DO THIS: It is required that all of the data be written out exactly.

DATA SHOWN:
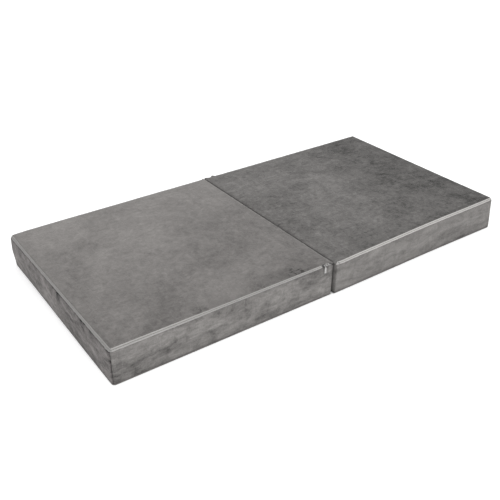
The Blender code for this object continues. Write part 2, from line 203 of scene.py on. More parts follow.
# Stage
FLOOR_REACH = 30.0
FLOOR_LEVEL = -0.0004
FILL_SHARE = 0.15
CAMERA_AIM = (0, 0, 0.05)
CAMERA_OFFSET = (-0.03857, -0.05922, 2.3703)

# Woven stuffs: from rib to rib, from twill to twill and from yarn to yarn
RIB = 0.0009
TWILL = 0.0011
WEAVE = 0.0012

# Tone of the slider against the other metal parts
SLIDER_TONE = 0.33

# Noises of the nap: scale, detail, distortion and roughness
CLOUD = (5.0, 3.0, 0.7, 0.6)
BLOTCH = (19.0, 5.0, 1.3, 0.58)
SUEDE = (80.0, 4.0, 0.8, 0.62)
FLOCK = (260.0, 3.0, 0.4)
BRUSH = (1.0, 4.0, 0.6, 0.6)
NAP_STRETCH = (900.0, 1500.0, 1100.0)
# Reach of each painted pucker shade
PUCKER_SHADE_RADIUS = 0.055

# Brush marks: stretch, turn and strength
BRUSHED = (
    ((30.0, 90.0, 20.0), 0.5, -0.05),
    ((22.0, 80.0, 20.0), -0.9, 0.04),
    ((110.0, 5.0, 20.0), 0.03, 0.035),
)
CREASED = BRUSHED + (((170.0, 7.0, 20.0), 0.05, 0.05), ((8.0, 150.0, 20.0), 0.03, -0.05))
SCUFFED = (((34.0, 34.0, 24.0), 0.3, -0.06), ((80.0, 80.0, 22.0), 0.0, 0.035))

# Velours: colour setting, contrast, shares of the broad to the smallest patches, brush marks,
# painted fall of light along X and Y, patches (place, radius, change of tone), painted shade of
# small puckers, stretch of the patches, and change of tone along the seams and how it fades: worn
# lighter on the tops and bottoms, painted shade under the zipper on the sides and ends
TOP, FRONT, END = PAD_HEIGHT, -0.36, -0.71
SOFT, STRONG = (0.65, 0.56, 0.54, 0.34), (0.5, 0.58, 0.44, 0.21)
# Stretch of the side bands' grain, and painted shade under their zipper, fading from the seam
SIDE_GRAIN, SIDE_SEAM_SHADE = (0.42, 0.6, 1.1), (-0.13, -110.0)
VELOURS = {
    "left": dict(
        name="velour top left", colour="left_top", contrast=1.35, mottle=SOFT, strokes=BRUSHED,
        # Painted light: lighter towards the back
        light_fall=(0.0, 0.20),
        patches=(
            (-0.40, 0.30, TOP, 0.50, 0.19), (-0.12, -0.33, TOP, 0.13, -0.10),
            (-0.35, -0.38, TOP, 0.12, -0.07), (-0.62, -0.25, TOP, 0.12, 0.06),
        ),
        pucker_shades=(
            (-0.44, -0.345, TOP), (-0.25, -0.345, TOP), (-0.13, -0.33, TOP), (-0.10, -0.34, TOP),
        ),
    ),
    "right": dict(
        name="velour top right", colour="right_top", contrast=2.2, mottle=(0.55, 0.66, 0.60, 0.40),
        # Painted shade: darker towards the far end
        strokes=CREASED, light_fall=(-0.80, 0.0),
        patches=(
            (0.24, 0.12, TOP, 0.38, 0.16), (0.16, -0.26, TOP, 0.16, -0.09),
            (0.42, -0.42, TOP, 0.24, -0.16), (0.68, -0.05, TOP, 0.40, -0.19),
            (0.30, 0.36, TOP, 0.22, 0.07),
        ),
        pucker_shades=((0.13, -0.335, TOP), (0.62, -0.27, TOP), (0.45, 0.10, TOP)),
    ),
    "left side": dict(
        name="velour left sides", colour="sides", contrast=2.8, mottle=STRONG, strokes=SCUFFED,
        patches=(
            (-0.35, FRONT, 0.09, 0.16, -0.07), (-0.17, FRONT, 0.06, 0.07, 0.11),
            (-0.26, FRONT, 0.035, 0.05, -0.15), (-0.14, FRONT, 0.03, 0.05, -0.11),
        ),
        grain=SIDE_GRAIN, seam_wear_and_shade=SIDE_SEAM_SHADE,
    ),
    "right side": dict(
        name="velour right sides", colour="sides", contrast=2.2, mottle=STRONG, strokes=SCUFFED,
        patches=((0.03, FRONT, 0.04, 0.07, 0.10), (0.62, FRONT, 0.05, 0.30, -0.10)),
        grain=SIDE_GRAIN, seam_wear_and_shade=SIDE_SEAM_SHADE,
    ),
    "end": dict(
        name="velour ends", colour="ends", contrast=5.6, mottle=STRONG, strokes=SCUFFED,
        patches=(
            (END, -0.26, 0.06, 0.16, -0.26), (END, 0.06, 0.05, 0.12, 0.12),
            (END, 0.22, 0.09, 0.10, -0.16),
        ),
        # Painted shade under the zipper
        grain=(0.6, 0.42, 1.1), seam_wear_and_shade=(-0.24, -80.0),
    ),
    "bottom": dict(
        name="velour bottoms", colour="left_top", contrast=1.6, mottle=SOFT, strokes=BRUSHED,
    ),
}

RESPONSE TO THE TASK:
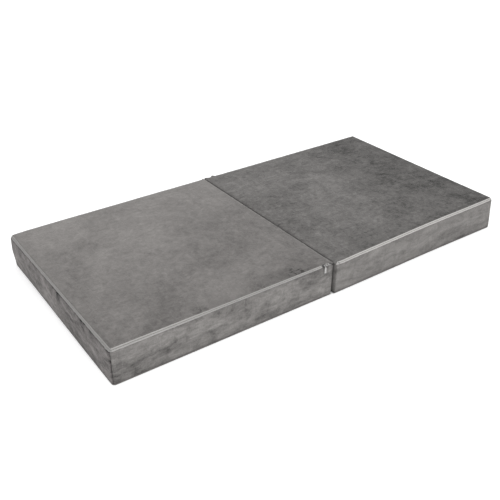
The Blender code for this object continues. Write part 2, from line 203 of scene.py on. More parts follow.
# Stage
FLOOR_REACH = 30.0
FLOOR_LEVEL = -0.0004
FILL_SHARE = 0.15
CAMERA_AIM = (0, 0, 0.05)
CAMERA_OFFSET = (-0.03857, -0.05922, 2.3703)

# Woven stuffs: from rib to rib, from twill to twill and from yarn to yarn
RIB = 0.0009
TWILL = 0.0011
WEAVE = 0.0012

# Tone of the slider against the other metal parts
SLIDER_TONE = 0.33

# Noises of the nap: scale, detail, distortion and roughness
CLOUD = (5.0, 3.0, 0.7, 0.6)
BLOTCH = (19.0, 5.0, 1.3, 0.58)
SUEDE = (80.0, 4.0, 0.8, 0.62)
FLOCK = (260.0, 3.0, 0.4)
BRUSH = (1.0, 4.0, 0.6, 0.6)
NAP_STRETCH = (900.0, 1500.0, 1100.0)
# Reach of each painted pucker shade
PUCKER_SHADE_RADIUS = 0.055

# Brush marks: stretch, turn and strength
BRUSHED = (
    ((30.0, 90.0, 20.0), 0.5, -0.05),
    ((22.0, 80.0, 20.0), -0.9, 0.04),
    ((110.0, 5.0, 20.0), 0.03, 0.035),
)
CREASED = BRUSHED + (((170.0, 7.0, 20.0), 0.05, 0.05), ((8.0, 150.0, 20.0), 0.03, -0.05))
SCUFFED = (((34.0, 34.0, 24.0), 0.3, -0.06), ((80.0, 80.0, 22.0), 0.0, 0.035))

# Velours: colour setting, contrast, shares of the broad to the smallest patches, brush marks,
# painted fall of light along X and Y, patches (place, radius, change of tone), painted shade of
# small puckers, stretch of the patches, and change of tone along the seams and how it fades: worn
# lighter on the tops and bottoms, painted shade under the zipper on the sides and ends
TOP, FRONT, END = PAD_HEIGHT, -0.36, -0.71
SOFT, STRONG = (0.65, 0.56, 0.54, 0.34), (0.5, 0.58, 0.44, 0.21)
# Stretch of the side bands' grain, and painted shade under their zipper, fading from the seam
SIDE_GRAIN, SIDE_SEAM_SHADE = (0.42, 0.6, 1.1), (-0.13, -110.0)
VELOURS = {
    "left": dict(
        name="velour top left", colour="left_top", contrast=1.35, mottle=SOFT, strokes=BRUSHED,
        # Painted light: lighter towards the back
        light_fall=(0.0, 0.20),
        patches=(
            (-0.40, 0.30, TOP, 0.50, 0.19), (-0.12, -0.33, TOP, 0.13, -0.10),
            (-0.35, -0.38, TOP, 0.12, -0.07), (-0.62, -0.25, TOP, 0.12, 0.06),
        ),
        pucker_shades=(
            (-0.44, -0.345, TOP), (-0.25, -0.345, TOP), (-0.13, -0.33, TOP), (-0.10, -0.34, TOP),
        ),
    ),
    "right": dict(
        name="velour top right", colour="right_top", contrast=2.2, mottle=(0.55, 0.66, 0.60, 0.40),
        # Painted shade: darker towards the far end
        strokes=CREASED, light_fall=(-0.80, 0.0),
        patches=(
            (0.24, 0.12, TOP, 0.38, 0.16), (0.16, -0.26, TOP, 0.16, -0.09),
            (0.42, -0.42, TOP, 0.24, -0.16), (0.68, -0.05, TOP, 0.40, -0.19),
            (0.30, 0.36, TOP, 0.22, 0.07),
        ),
        pucker_shades=((0.13, -0.335, TOP), (0.62, -0.27, TOP), (0.45, 0.10, TOP)),
    ),
    "left side": dict(
        name="velour left sides", colour="sides", contrast=2.8, mottle=STRONG, strokes=SCUFFED,
        patches=(
            (-0.35, FRONT, 0.09, 0.16, -0.07), (-0.17, FRONT, 0.06, 0.07, 0.11),
            (-0.26, FRONT, 0.035, 0.05, -0.15), (-0.14, FRONT, 0.03, 0.05, -0.11),
        ),
        grain=SIDE_GRAIN, seam_wear_and_shade=SIDE_SEAM_SHADE,
    ),
    "right side": dict(
        name="velour right sides", colour="sides", contrast=2.2, mottle=STRONG, strokes=SCUFFED,
        patches=((0.03, FRONT, 0.04, 0.07, 0.10), (0.62, FRONT, 0.05, 0.30, -0.10)),
        grain=SIDE_GRAIN, seam_wear_and_shade=SIDE_SEAM_SHADE,
    ),
    "end": dict(
        name="velour ends", colour="ends", contrast=5.6, mottle=STRONG, strokes=SCUFFED,
        patches=(
            (END, -0.26, 0.06, 0.16, -0.26), (END, 0.06, 0.05, 0.12, 0.12),
            (END, 0.22, 0.09, 0.10, -0.16),
        ),
        # Painted shade under the zipper
        grain=(0.6, 0.42, 1.1), seam_wear_and_shade=(-0.24, -80.0),
    ),
    "bottom": dict(
        name="velour bottoms", colour="left_top", contrast=1.6, mottle=SOFT, strokes=BRUSHED,
    ),
}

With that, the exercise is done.